The undersigned represents that the information contained herein is
complete and accurate and may be relied upon by the Company, and that the
undersigned will notify the Company of any material change in any of such
information.
Very truly yours,
----------------------------------------
Signature
----------------------------------------
Print Name
EXHIBIT D-2
Investment Representation Letter
____________, 2007
Akamai Technologies, Inc.
0 Xxxxxxxxx Xxxxxx
Xxxxxxxxx, XX 00000
Dear Sirs:
In order to induce Akamai Technologies, Inc., a Delaware corporation (the
"Buyer"), to issue to the undersigned shares of common stock of the Buyer (the
"Shares") pursuant to the Agreement and Plan of Merger dated February __, 2007
(the "Agreement") among the Buyer, a subsidiary of the Buyer, Netli, Inc., a
Delaware corporation (the "Company"), the Non-Competition Parties (as defined in
the Agreement), and the Principal Stockholders (as defined in the Agreement),
the undersigned represents and warrants to the Buyer, for the purposes of
determining whether the undersigned falls within the definition of an
"accredited investor" and with the understanding that the Buyer will rely
thereon, as follows:
INSTRUCTIONS: Please check any of the appropriate blocks for any statement that
applies to you:
[ ] The undersigned is a natural person whose individual net worth, or joint
net worth with his or her spouse, exceeds $1,000,000, and the undersigned
has no reason to believe that such net worth will decrease.

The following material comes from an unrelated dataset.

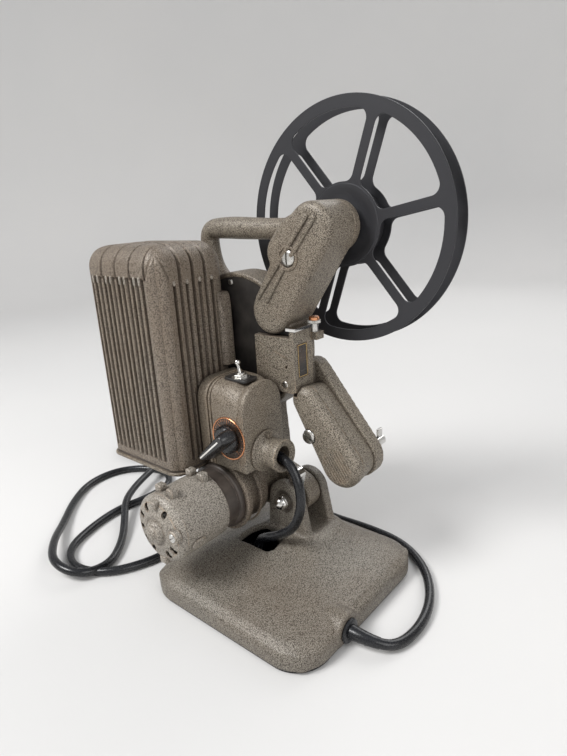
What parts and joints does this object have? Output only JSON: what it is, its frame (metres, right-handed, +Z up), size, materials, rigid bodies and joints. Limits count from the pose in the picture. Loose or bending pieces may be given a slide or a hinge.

[ ] The undersigned is a natural person who had an individual income in excess
of $200,000 in each of the two most recent years or joint income with his
or her spouse in excess of $300,000 in each of those years and has a
reasonable expectation of reaching the same income level in the current
year.
[ ] The undersigned is a bank as defined in Section 3(a)(2) of the Securities
Act or any savings and loan association or other institution as defined in
Section 3(a)(5)(A) of the Securities Act whether acting in its individual
or fiduciary capacity; a broker dealer registered pursuant to Section 15 of
the Securities Exchange Act of 1934; an insurance company as defined in
Section 2(13) of the Securities Act; an investment company registered under
the Investment Company Act of 1940 or a business development company as
defined in Section 2(a)(48) of that Act; a Small Business Investment
Company licensed by the U.S. Small Business Administration under Section
301(c) or (d) of the Small Business Investment Act of 1958; a plan
established and maintained by a state, its political subdivisions, or any
agency or instrumentality of a state or its political subdivisions, for the
benefit of its employees, if such plan has total assets in excess of
$5,000,000; an employee benefit plan within the meaning of the Employee
Retirement Income Security Act of 1974, if the investment decision is made
by a plan fiduciary, as defined in Section 3(21) of such Act, which is
either a bank, savings and loan association, insurance company, or
registered investment adviser, or if the employee benefit plan has total
assets in excess of $5,000,000, or, if a self-directed plan, with
investment decisions made solely by persons that are accredited investors.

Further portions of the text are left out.